When did I graduate to "Senior Member"? I'm about as lowly as can be
[Edited by Tony Peters on 12-28-2000 at 06:47 PM]
12-28-2000, 06:08 PM
Yes, I was just being obnoxious and engaging in some leg pulling. So, what else is new? :)
We have all broken things due to carelessness. In my case, it was my own leg. That was a heck of a lot more aggravating than a busted saya, I can tell you.
We are "senior members" because of the number of posts we have written, not out of merit. For some sick, twisted reason, John seems to prefer quantity over quality as the criterion for that title.
And as for your remembrances of "interesting things to do..." I have this for you -- :toot:
Rest in Peace, Island Guy! I thought of you on Guam when I was watching Tom Hanks in his latest movie. :)
12-29-2000, 04:12 PM
For the original poster:
CAS Iberia (Chen) dealers don't generally carry parts (such as saya), but you should check with your dealer anyway.

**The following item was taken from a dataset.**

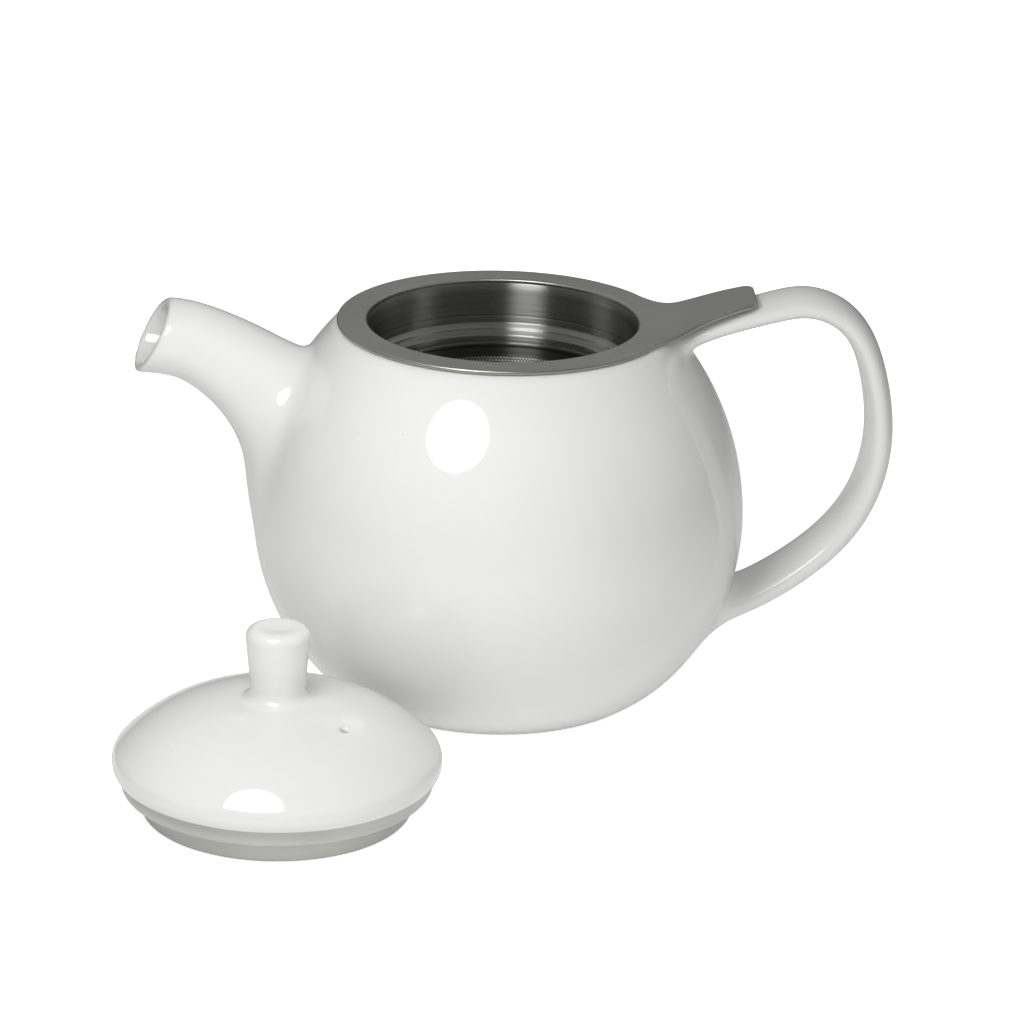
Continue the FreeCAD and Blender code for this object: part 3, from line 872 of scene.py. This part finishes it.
def biscuit():
    """Unglazed fired clay on the foot ring."""
    finish = Finish("bare_foot", IOR=1.45)
    grain = finish.noise(900.0, 4.0)
    cloud = finish.noise(70.0, 3.0)
    tint = finish.blend(finish.spread(cloud, 0.0, 1.0), (0.62, 0.59, 0.52, 1), (0.72, 0.70, 0.64, 1))
    rough = finish.spread(grain, 0.7, 0.95)
    finish.drive(Base_Color=tint, Roughness=rough, Normal=finish.bump(grain, 0.5, 0.0001))
    return finish.material


def seat_band_painted_shade():
    """Thin satin glaze on the lid's seat and collar, its grey colour painted shade for the shadow under the
    brim.
    """
    finish = Finish("seat_glaze_painted_shade", IOR=1.48)
    cloud = finish.noise(40.0, 3.0)
    # The grey tint is painted shade: darker than the glaze, it stands in for the shadow under the lid's
    # brim.
    tint = finish.blend(finish.spread(cloud, 0.0, 1.0), (0.52, 0.52, 0.49, 1), (0.59, 0.59, 0.56, 1))
    rough = finish.spread(finish.noise(150.0, 3.0), 0.28, 0.42)
    finish.drive(Base_Color=tint, Roughness=rough, Normal=finish.bump(cloud, 0.1, 0.0003))
    return finish.material


def brushed_steel():
    """Satin plate with fine brush marks along the tab, and fainter long ones under them."""
    finish = Finish("brushed_steel", Metallic=1.0, Anisotropic=0.3)
    fine = finish.noise(1.0, 3.0, finish.scaled((160.0, 5200.0, 5200.0)))
    long = finish.noise(1.0, 2.0, finish.scaled((24.0, 1500.0, 1500.0)))
    cloud = finish.noise(55.0, 3.0)
    tint = finish.blend(finish.spread(cloud, 0.0, 1.0), (0.41, 0.41, 0.375, 1), (0.46, 0.46, 0.425, 1))
    rough = finish.math("ADD", finish.spread(fine, 0.30, 0.40), finish.spread(cloud, -0.02, 0.03))
    normal = finish.bump(long, 0.05, 0.00006, Normal=finish.bump(fine, 0.06, 0.00004))
    finish.drive(Base_Color=tint, Roughness=rough, Normal=normal)
    return finish.material


def spun_steel(name="spun_steel", shade=1.0):
    """The finish of drawn steel polished round its axis: a narrow shine across, a long one up and down."""
    finish = Finish(name, Metallic=1.0, Anisotropic=1.0, Anisotropic_Rotation=0.25)
    lines = finish.noise(1.0, 3.0, finish.scaled((8.0, 8.0, 4200.0)), 0.6)
    bands = finish.noise(1.0, 2.0, finish.scaled((3.0, 3.0, 700.0)))
    cloud = finish.noise(60.0, 3.0)
    # Where shade is below 1 the steel's colour is darkened as painted shade.
    dull, bright = 0.30 * shade, 0.40 * shade
    dull, bright = (dull, dull, dull * 0.97, 1), (bright, bright, bright * 0.98, 1)
    tint = finish.blend(finish.spread(bands, 0.0, 1.0), dull, bright)
    rough = finish.math("ADD", finish.spread(lines, 0.25, 0.34), finish.spread(cloud, 0.0, 0.04))
    normal = finish.bump(lines, 0.025, 0.00003)
    turn = finish.add("ShaderNodeTangent")
    turn.direction_type = "RADIAL"
    turn.axis = "Z"
    finish.drive(Base_Color=tint, Roughness=rough, Normal=normal, Tangent=turn.outputs[0])
    return finish


# The screen's holes, in metres as material coordinates are: how many go round, the height of a row, a
# hole's radius and its painted glint ring's, and the heights between which the screen is drilled.
HOLES_ROUND = 236
HOLE_ROW = 0.00074
HOLE_R = 0.00020
HOLE_GLINT_R = 0.00029
HOLES_FROM, HOLES_TO = 0.0230, 0.0776
HOLE_PITCH = 2 * math.pi * 0.0315 / HOLES_ROUND


def perforated_steel():
    """Spun steel, darkened as painted shade, with staggered rows of fine round holes, each ringed by a
    painted glint.
    """
    # The screen's steel is darkened to 0.45 of the collar's as painted shade, for the shadow deep in the
    # basket.
    finish = spun_steel("perforated_steel", 0.45)
    calc = finish.math
    x, y, z = finish.add("ShaderNodeSeparateXYZ", finish.place).outputs
    row = calc("DIVIDE", z, HOLE_ROW)
    stagger = calc("MULTIPLY", calc("FLOORED_MODULO", calc("FLOOR", row), 2.0), 0.5)
    column = calc("MULTIPLY", calc("ARCTAN2", y, x), HOLES_ROUND / (2 * math.pi))
    across = calc("FRACT", calc("ADD", column, stagger))
    u = calc("MULTIPLY", calc("SUBTRACT", across, 0.5), HOLE_PITCH)
    v = calc("MULTIPLY", calc("SUBTRACT", calc("FRACT", row), 0.5), HOLE_ROW)
    reach = calc("SQRT", calc("ADD", calc("POWER", u, 2.0), calc("POWER", v, 2.0)))
    drilled = calc("MULTIPLY", calc("GREATER_THAN", z, HOLES_FROM), calc("LESS_THAN", z, HOLES_TO))
    hole = calc("MULTIPLY", calc("LESS_THAN", reach, HOLE_R), drilled)
    # Each hole is ringed with bright, rough steel: a painted glint that stands in for light catching the
    # hole's edge.
    rim = calc("MULTIPLY", calc("LESS_THAN", reach, HOLE_GLINT_R), drilled)
    steel = finish.shader.inputs["Base Color"].links[0].from_socket
    rough = finish.shader.inputs["Roughness"].links[0].from_socket
    finish.drive(Base_Color=finish.blend(rim, steel, (0.95, 0.95, 0.93, 1)))
    finish.drive(Roughness=calc("MAXIMUM", rough, calc("MULTIPLY", rim, 0.75)))
    clear = finish.add("ShaderNodeBsdfTransparent").outputs[0]
    finish.show(finish.add("ShaderNodeMixShader", hole, finish.shader.outputs[0], clear).outputs[0])
    return finish.material


def paint(obj, *materials):
    """Give the object these materials."""
    for material in materials:
        obj.data.materials.append(material)


def second_material(obj, test):
    """Use the object's second material on the faces whose centre passes the test, in millimetres."""
    for face in obj.data.polygons:
        if test(face.center / MM):
            face.material_index = 1


# ---------------------------------------------------------------- studio

# The floor's half size and the distances over which it falls off, in metres. Its shade near the pot and far
# from it, the light added where the camera sees it, and the light it gives from below.
FLOOR_SIZE = 6.0
FLOOR_FALL = (0.15, 0.50)
FLOOR_SHADES = (0.88, 0.30)
FLOOR_LIFT = 0.58
FLOOR_GLOW = 0.15

# The room's light at stops from straight down to straight up, and its strength from the front and back.
ROOM_STOPS = ((0.0, 0.20), (0.30, 0.30), (0.62, 0.52), (0.85, 0.34), (1.0, 0.26))
ROOM_STRENGTH = (0.6, 1.0)
ROOM_SPAN = (-0.9, 0.1)

# The camera's place in metres, its lens in millimetres, and the directions of its right and up sides.
CAMERA_AT = (-0.0531, -1.08012, 0.44313)
CAMERA_LENS = 158.2
CAMERA_RIGHT = (0.99877, -0.04379, 0.02326)
CAMERA_UP = (-0.00672, 0.34536, 0.93845)

POT_MIDDLE = (0, 0, 60)
WALL_OF_LIGHT = (900, 600)


def make_floor():
    """A pale sheet under the pot, lit a little from below, that falls off to grey well away from it."""
    mesh = bpy.data.meshes.new("floor")
    corners = [(-FLOOR_SIZE, -FLOOR_SIZE, 0), (FLOOR_SIZE, -FLOOR_SIZE, 0),
               (FLOOR_SIZE, FLOOR_SIZE, 0), (-FLOOR_SIZE, FLOOR_SIZE, 0)]
    mesh.from_pydata(corners, [], [(0, 1, 2, 3)])
    floor = bpy.data.objects.new("floor", mesh)
    bpy.context.scene.collection.objects.link(floor)
    finish = Finish("pale_floor", Roughness=0.9, Specular_IOR_Level=0.1)
    calc = finish.math
    seen = finish.seen()
    away = finish.add("ShaderNodeVectorMath", finish.place, operation="LENGTH").outputs["Value"]
    fall = finish.spread(away, *FLOOR_SHADES, *FLOOR_FALL)
    finish.drive(Base_Color=calc("MAXIMUM", fall, calc("MULTIPLY", seen, FLOOR_SHADES[0])))
    grey = calc("SUBTRACT", FLOOR_SHADES[0], fall)
    lift = calc("MULTIPLY", seen, calc("ADD", FLOOR_LIFT, grey))
    under = calc("MULTIPLY", fall, FLOOR_GLOW)
    glow = finish.add("ShaderNodeEmission", Strength=calc("ADD", lift, under)).outputs[0]
    finish.show(finish.add("ShaderNodeAddShader", finish.shader.outputs[0], glow).outputs[0])
    paint(floor, finish.material)


def make_room():
    """World light by height, dimmer from the front, and plain white where the camera sees it."""
    world = bpy.data.worlds.new("room")
    bpy.context.scene.world = world
    world.use_nodes = True
    nodes = Nodes(world.node_tree)
    back = world.node_tree.nodes["Background"]
    way = nodes.add("ShaderNodeSeparateXYZ", nodes.add("ShaderNodeTexCoord").outputs["Generated"]).outputs
    ramp = nodes.add("ShaderNodeValToRGB", way["Z"])
    stops = ramp.color_ramp.elements
    while len(stops) < len(ROOM_STOPS):
        stops.new(0.5)
    for stop, (height, light) in zip(stops, ROOM_STOPS):
        stop.position = height
        stop.color = (light, light, light, 1)
    nodes.feed(back.inputs["Color"], ramp.outputs[0])
    nodes.feed(back.inputs["Strength"], nodes.spread(way["Y"], *ROOM_STRENGTH, *ROOM_SPAN))
    white = nodes.add("ShaderNodeBackground", Color=(1, 1, 1, 1))
    mix = nodes.add("ShaderNodeMixShader", nodes.seen(), back.outputs[0], white.outputs[0])
    nodes.feed(world.node_tree.nodes["World Output"].inputs["Surface"], mix.outputs[0])


def lamp(name, place, aim, size, power):
    """An area lamp facing its aim, in millimetres: a disk, or a rectangle where the size is a pair."""
    light = bpy.data.lights.new(name, "AREA")
    if isinstance(size, tuple):
        light.shape = "RECTANGLE"
        light.size, light.size_y = size[0] * MM, size[1] * MM
    else:
        light.shape = "DISK"
        light.size = size * MM
    light.energy = power
    obj = bpy.data.objects.new(name, light)
    obj.location = Vector(place) * MM
    obj.rotation_euler = (Vector(aim) - Vector(place)).to_track_quat("-Z", "Y").to_euler()
    bpy.context.scene.collection.objects.link(obj)
    return obj


def make_lamps():
    """A round lamp that shows in the glaze, and two walls of soft light that don't."""
    lamp("round_lamp", (-112, -222, 263), (-15, -20, 60), 155, 0.48)
    front = lamp("front_fill", (250, -900, 330), POT_MIDDLE, WALL_OF_LIGHT, 2.6)
    back = lamp("back_fill", (-150, 900, 500), POT_MIDDLE, WALL_OF_LIGHT, 1.5)
    front.visible_glossy = False
    back.visible_glossy = False


def make_camera():
    """A long lens 1.2 m from the pot, looking 20 degrees down."""
    data = bpy.data.cameras.new("camera")
    data.sensor_width = 36.0
    data.lens = CAMERA_LENS
    data.clip_start, data.clip_end = 0.05, 20.0
    camera = bpy.data.objects.new("camera", data)
    right, up = Vector(CAMERA_RIGHT), Vector(CAMERA_UP)
    turn = Matrix((right, up, right.cross(up))).transposed().to_4x4()
    camera.matrix_world = Matrix.Translation(CAMERA_AT) @ turn
    bpy.context.scene.collection.objects.link(camera)
    bpy.context.scene.camera = camera


# ---------------------------------------------------------------- the object in its studio

# Unglazed ring under the pot: below this height, between these radii. The lid's band is below its height.
BARE_Z = 0.35
BARE_RING = (33.0, 38.6)
BAND_Z = 10.6


def on_foot_ring(place):
    """Whether a face centre lies on the pot's unglazed foot ring."""
    return place.z < BARE_Z and BARE_RING[0] < math.hypot(place.x, place.y) < BARE_RING[1]


def on_seat_band(place):
    """Whether a face centre lies on the lid's seat or collar."""
    return place.z < BAND_Z


make_camera()
make_floor()
make_room()
make_lamps()

glazed = glaze()
pot = make_pot()
paint(pot, glazed, biscuit())
second_material(pot, on_foot_ring)
lid = make_lid()
paint(lid, glazed, seat_band_painted_shade())
second_material(lid, on_seat_band)
flange = make_flange()
paint(flange, brushed_steel())
spun = spun_steel().material
collar, screen, base = make_collar(), make_screen(), make_base()
paint(collar, spun)
paint(screen, perforated_steel())
paint(base, spun)

# Each piece with the body it rides on, its finish slot and the CAD nodes that it stands for.
STAND_FOR = (
    (pot, "pot", "white_glaze", ("pot_body", "spout", "handle")),
    (lid, "lid", "white_glaze", ("lid_cap", "lid_knob")),
    (flange, "infuser", "brushed_stainless", ("infuser_flange",)),
    (collar, "infuser", "bright_stainless", ("infuser_collar",)),
    (screen, "infuser", "bright_stainless", ("infuser_screen",)),
    (base, "infuser", "bright_stainless", ("infuser_base",)),
)
for piece, body, slot, nodes in STAND_FOR:
    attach(piece, body)
    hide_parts(*nodes)

bpy.context.scene.view_settings.view_transform = "Standard"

I once (in a foolish act on my part) broke the shaft of a Chen naginata. Even knowing that my dealer didn't sell parts, I emailed him anyway to see if he'd check if CASI had any shafts available (and offering to pay for it, of course).
I lucked out, they did have one due to a special case where someone "special" wanted a blade only, and a new shaft cost me about a fifth of the price of a new naginata.
Admittedly, this was a special favor type request, and this was a dealer that I'd done a *lot* of business with. But generally speaking, if your dealer is willing to call and ask, and if CASI has had any returns on defective PK *swords*, then they certainly shouldn't be averse to selling a saya to you at a much reduced cost.
And if your dealer won't ask CASI? Find a new dealer. I can recommend a good one if it comes to that.